[The problem] Where the word "axes" occurs in a line, return that line.

BEGIN Data lines

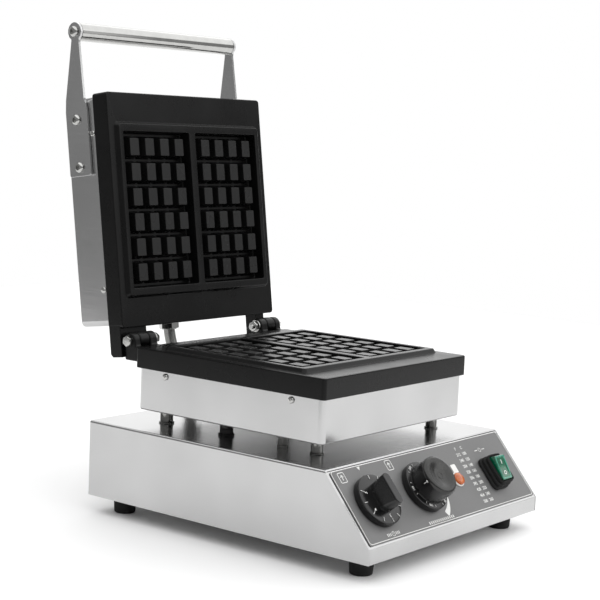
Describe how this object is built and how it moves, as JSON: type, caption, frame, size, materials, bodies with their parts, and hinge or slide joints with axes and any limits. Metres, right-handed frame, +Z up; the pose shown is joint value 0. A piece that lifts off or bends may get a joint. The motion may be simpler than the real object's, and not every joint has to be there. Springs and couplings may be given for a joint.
{
  "type": "waffle maker",
  "caption": "Counter-top commercial waffle maker: hinged cast grid plates in steel housings over a sloped control box, with timer, thermostat, lamp, switch and tube handle; lid open.",
  "frame": {"origin": "on the table, under the middle of the machine's bounding box with the lid open", "axes": "+Z up; the operator and the control panel face -Y; +X to the operator's right; hinge axis along X"},
  "size_m": [0.285, 0.4274, 0.4818],
  "materials": {
    "brushed_stainless_steel": "brushed",
    "polished_stainless_steel": "polished",
    "plated_steel": "dull plated",
    "coated_cast_aluminium": "black non-stick coating",
    "black_phenolic": "satin moulded",
    "black_rubber": "matt",
    "printed_panel_film": "printed satin film",
    "white_nylon": "moulded",
    "amber_polycarbonate": "clear tinted",
    "green_polycarbonate": "clear tinted",
    "steatite": "unglazed ceramic",
    "copper": "drawn"
  },
  "bodies": {
    "base": {"body_shell": "brushed_stainless_steel", "bottom_cover": "brushed_stainless_steel", "control_panel": "brushed_stainless_steel", "foot_front_left": "black_rubber", "foot_front_right": "black_rubber", "foot_rear_left": "black_rubber", "foot_rear_right": "black_rubber", "hinge_bolt_left": "polished_stainless_steel", "hinge_bolt_right": "polished_stainless_steel", "hinge_nut_left": "polished_stainless_steel", "hinge_nut_right": "polished_stainless_steel", "hose_gland_base": "polished_stainless_steel", "indicator_body": "white_nylon", "indicator_lens": "amber_polycarbonate", "lid_hose": "brushed_stainless_steel", "lower_heater": "plated_steel", "lower_heater_strap": "brushed_stainless_steel", "lower_housing": "brushed_stainless_steel", "lower_housing_screw_front_left": "brushed_stainless_steel", "lower_housing_screw_front_right": "brushed_stainless_steel", "lower_housing_screw_rear_left": "brushed_stainless_steel", "lower_housing_screw_rear_right": "brushed_stainless_steel", "lower_plate": "coated_cast_aluminium", "mains_gland": "black_phenolic", "panel_label": "printed_panel_film", "pillar_front_left": "brushed_stainless_steel", "pillar_front_right": "brushed_stainless_steel", "pillar_rear_left": "brushed_stainless_steel", "pillar_rear_right": "brushed_stainless_steel", "rear_panel": "brushed_stainless_steel", "sensor_bulb": "copper", "sensor_conduit": "plated_steel", "switch_body": "black_phenolic", "terminal_block": "steatite", "thermostat": "plated_steel", "timer": "plated_steel", "wiring_conduit": "black_phenolic"},
    "lid": {"arm_screw_lower_left": "polished_stainless_steel", "arm_screw_lower_right": "polished_stainless_steel", "arm_screw_upper_left": "polished_stainless_steel", "arm_screw_upper_right": "polished_stainless_steel", "handle_arm_left": "brushed_stainless_steel", "handle_arm_right": "brushed_stainless_steel", "handle_end_screw_left": "polished_stainless_steel", "handle_end_screw_right": "polished_stainless_steel", "handle_tube": "polished_stainless_steel", "hose_gland_lid": "polished_stainless_steel", "upper_heater": "plated_steel", "upper_heater_strap": "brushed_stainless_steel", "upper_housing": "brushed_stainless_steel", "upper_housing_screw_front_left": "brushed_stainless_steel", "upper_housing_screw_front_right": "brushed_stainless_steel", "upper_housing_screw_rear_left": "brushed_stainless_steel", "upper_housing_screw_rear_right": "brushed_stainless_steel", "upper_plate": "coated_cast_aluminium"},
    "timer_knob": {"timer_knob": "black_phenolic", "timer_shaft": "plated_steel"},
    "temperature_knob": {"temperature_knob": "black_phenolic", "thermostat_shaft": "plated_steel"},
    "power_rocker": {"power_rocker": "green_polycarbonate"}
  },
  "joints": [
    {"name": "lid_hinge", "type": "hinge", "parent": "base", "child": "lid", "pos_m": [0, 0.11491, 0.1712], "axis": [1, 0, 0], "range_deg": [0, 98], "deforming": ["lid_hose"]},
    {"name": "timer_turn", "type": "hinge", "parent": "base", "child": "timer_knob", "pos_m": [-0.1025, -0.18091, 0.06092], "axis": [0, -0.7619, 0.6477], "range_deg": [-300, 0]},
    {"name": "temperature_turn", "type": "hinge", "parent": "base", "child": "temperature_knob", "pos_m": [-0.028, -0.1805, 0.06141], "axis": [0, -0.7619, 0.6477], "range_deg": [-270, 0]},
    {"name": "rocker_tilt", "type": "hinge", "parent": "base", "child": "power_rocker", "pos_m": [0.0913, -0.19289, 0.06536], "axis": [1, 0, 0], "range_deg": [-22, 0]}
  ]
}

END Data lines

[Response to the task]
Describe how this object is built and how it moves, as JSON: type, caption, frame, size, materials, bodies with their parts, and hinge or slide joints with axes and any limits. Metres, right-handed frame, +Z up; the pose shown is joint value 0. A piece that lifts off or bends may get a joint. The motion may be simpler than the real object's, and not every joint has to be there. Springs and couplings may be given for a joint.
  "frame": {"origin": "on the table, under the middle of the machine's bounding box with the lid open", "axes": "+Z up; the operator and the control panel face -Y; +X to the operator's right; hinge axis along X"},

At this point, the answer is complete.